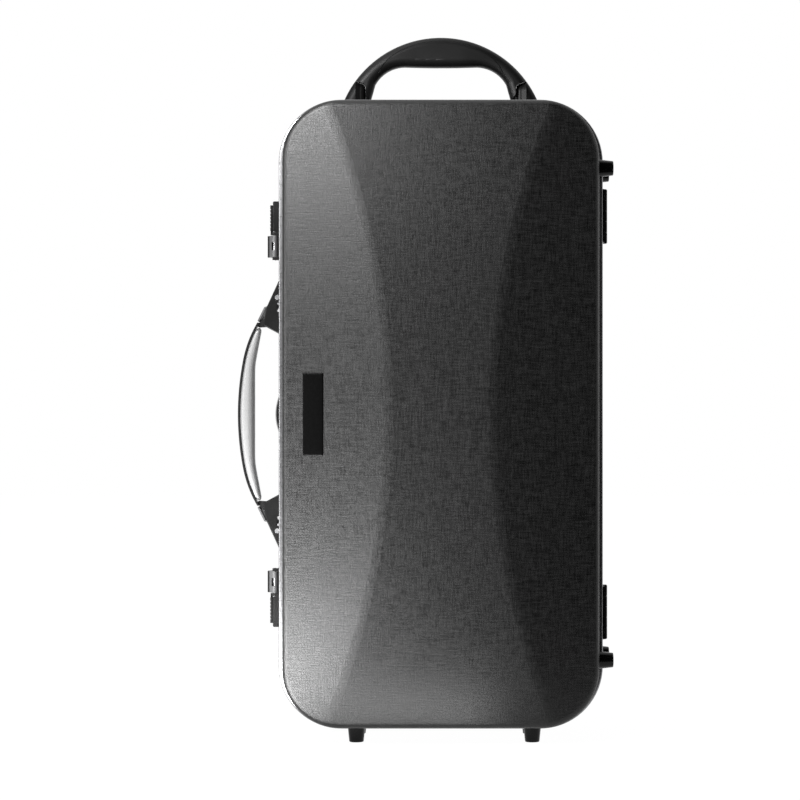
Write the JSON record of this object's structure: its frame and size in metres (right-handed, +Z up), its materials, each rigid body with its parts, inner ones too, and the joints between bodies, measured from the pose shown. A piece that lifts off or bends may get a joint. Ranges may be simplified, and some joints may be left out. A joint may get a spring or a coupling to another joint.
{
  "type": "bassoon case",
  "caption": "Hard-shell bassoon case: creased shells joined by a side-hinged lid, hasp latches, a sliding side handle, a folding end handle and fitted bays.",
  "frame": {"origin": "on the floor under the middle of the seam between lid and base, with the case standing on its end feet", "axes": "+Z up along the case's length, the lid faces -Y, the hinges are on +X and the side handle on -X"},
  "size_m": [0.3955, 0.166, 0.7432],
  "materials": {
    "shell": "satin, fine woven-look texture",
    "rim": "clear anodised, satin",
    "rubber": "glossy moulded rubber",
    "black_metal": "black powder coat, satin",
    "grey_metal": "grey anodised, satin",
    "steel": "bright brushed",
    "handle_plastic": "black, semi-gloss",
    "grip": "silver grey, soft touch",
    "plush": "black plush over foam"
  },
  "bodies": {
    "base": {"base_shell": "shell", "base_rim": "rim", "seal_gasket": "rubber", "base_end_feet": "rubber", "base_side_feet": "rubber", "base_foot_screws": "steel", "base_hinge_rivets": "black_metal", "upper_hinge_base_leaf": "black_metal", "lower_hinge_base_leaf": "black_metal", "upper_hinge_pin": "black_metal", "lower_hinge_pin": "black_metal", "upper_lock_body": "black_metal", "lower_lock_body": "black_metal", "upper_lock_spring": "steel", "lower_lock_spring": "steel", "upper_handle_bracket": "black_metal", "lower_handle_bracket": "black_metal", "upper_bracket_rivet": "steel", "lower_bracket_rivet": "steel", "bracket_screws": "steel", "handle_rest": "rubber", "left_end_post": "black_metal", "right_end_post": "black_metal", "end_handle_pins": "steel", "post_screws": "steel", "foam_tray": "plush", "accessory_cover_pin": "steel"},
    "lid": {"lid_shell": "shell", "lid_rim": "rim", "lid_lining": "plush", "lid_end_feet": "rubber", "lid_side_feet": "rubber", "lid_foot_screws": "steel", "lid_hinge_rivets": "black_metal", "upper_hinge_lid_leaf": "black_metal", "lower_hinge_lid_leaf": "black_metal", "upper_latch_plate": "black_metal", "lower_latch_plate": "black_metal", "upper_hasp_pin": "steel", "lower_hasp_pin": "steel"},
    "upper_hasp": {"upper_hasp": "grey_metal", "upper_hasp_cap": "black_metal"},
    "lower_hasp": {"lower_hasp": "grey_metal", "lower_hasp_cap": "black_metal"},
    "upper_slider": {"upper_lock_slider": "black_metal"},
    "lower_slider": {"lower_lock_slider": "black_metal"},
    "side_handle": {"handle_strap": "handle_plastic", "handle_grip": "grip", "upper_eye_pin": "steel", "lower_eye_pin": "steel"},
    "upper_arm": {"upper_handle_arm": "steel", "upper_slot_pin": "steel"},
    "lower_arm": {"lower_handle_arm": "steel", "lower_slot_pin": "steel"},
    "end_handle": {"end_handle_spine": "handle_plastic", "end_handle_grip": "handle_plastic"},
    "accessory_cover": {"accessory_cover": "plush"}
  },
  "joints": [
    {"name": "lid_hinge", "type": "hinge", "parent": "base", "child": "lid", "pos_m": [0.1729, 0, 0.341], "axis": [0, 0, 1], "range_deg": [0, 110]},
    {"name": "upper_hasp_hinge", "type": "hinge", "parent": "lid", "child": "upper_hasp", "pos_m": [-0.1746, -0.009, 0.51755], "axis": [0, 0, 1], "range_deg": [0, 105]},
    {"name": "lower_hasp_hinge", "type": "hinge", "parent": "lid", "child": "lower_hasp", "pos_m": [-0.1746, -0.009, 0.16445], "axis": [0, 0, 1], "range_deg": [0, 105]},
    {"name": "upper_lock_slide", "type": "slide", "parent": "base", "child": "upper_slider", "axis": [0, 0, 1], "range_m": [0, 0.004], "stiffness_N_per_m": 250, "springref_m": -0.003, "deforming": ["upper_lock_spring"]},
    {"name": "lower_lock_slide", "type": "slide", "parent": "base", "child": "lower_slider", "axis": [0, 0, -1], "range_m": [0, 0.004], "stiffness_N_per_m": 250, "springref_m": -0.003, "deforming": ["lower_lock_spring"]},
    {"name": "handle_lift", "type": "slide", "parent": "base", "child": "side_handle", "axis": [-1, 0, 0], "range_m": [0, 0.007]},
    {"name": "upper_arm_swing", "type": "hinge", "parent": "side_handle", "child": "upper_arm", "pos_m": [-0.1865, 0.032, 0.4385], "axis": [0, 1, 0], "range_deg": [0, 23.93]},
    {"name": "lower_arm_swing", "type": "hinge", "parent": "side_handle", "child": "lower_arm", "pos_m": [-0.1865, 0.032, 0.2435], "axis": [0, -1, 0], "range_deg": [0, 23.93]},
    {"name": "end_handle_fold", "type": "hinge", "parent": "base", "child": "end_handle", "pos_m": [0, 0.038, 0.685], "axis": [1, 0, 0], "range_deg": [-80, 80]},
    {"name": "accessory_cover_hinge", "type": "hinge", "parent": "base", "child": "accessory_cover", "pos_m": [0.017, 0.005, 0.6472], "axis": [-1, 0, 0], "range_deg": [0, 90]}
  ],
  "couplings": [
    {"joint": "upper_arm_swing", "follows": "handle_lift", "rad_per_m": 59.65},
    {"joint": "lower_arm_swing", "follows": "handle_lift", "rad_per_m": 59.65}
  ]
}
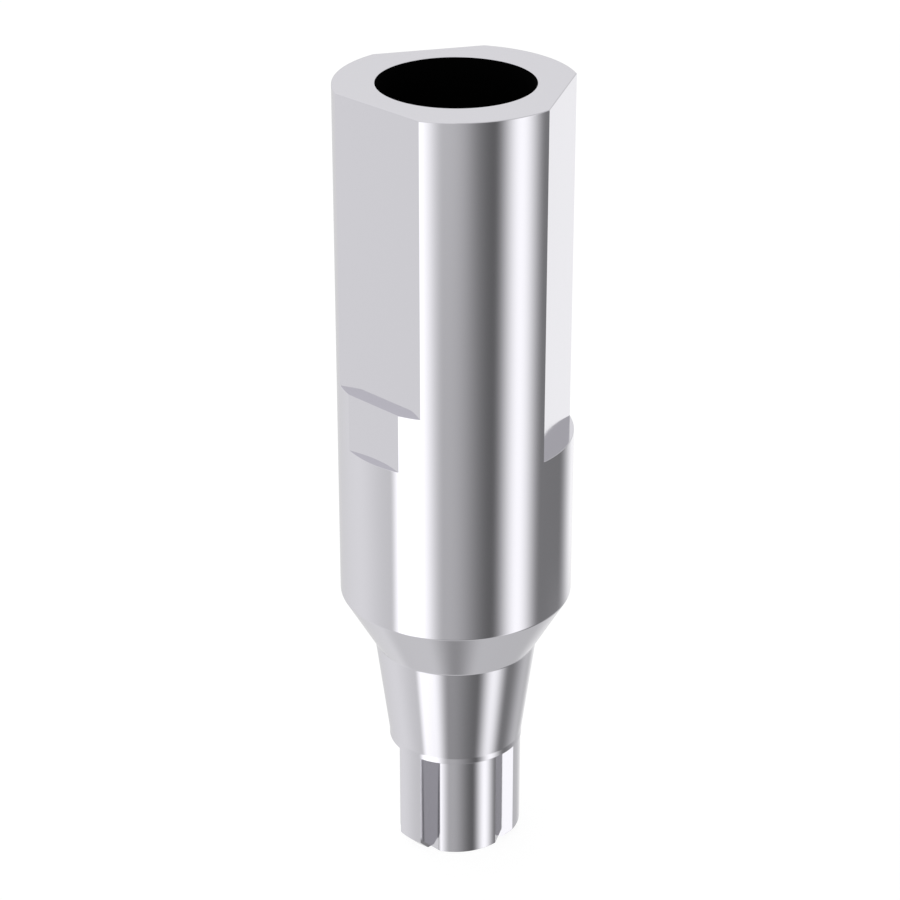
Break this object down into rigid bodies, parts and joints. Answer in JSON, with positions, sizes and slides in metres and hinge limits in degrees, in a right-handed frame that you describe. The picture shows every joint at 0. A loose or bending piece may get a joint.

● ● ● ● ●

Copy out all lines from the material above that contain the string "materials".

Write the JSON record of this object's structure: its frame and size in metres (right-handed, +Z up), its materials, each rigid body with its parts, inner ones too, and the joints between bodies, measured from the pose shown. A piece that lifts off or bends may get a joint. Ranges may be simplified, and some joints may be left out. A joint may get a spring or a coupling to another joint.
  "materials": {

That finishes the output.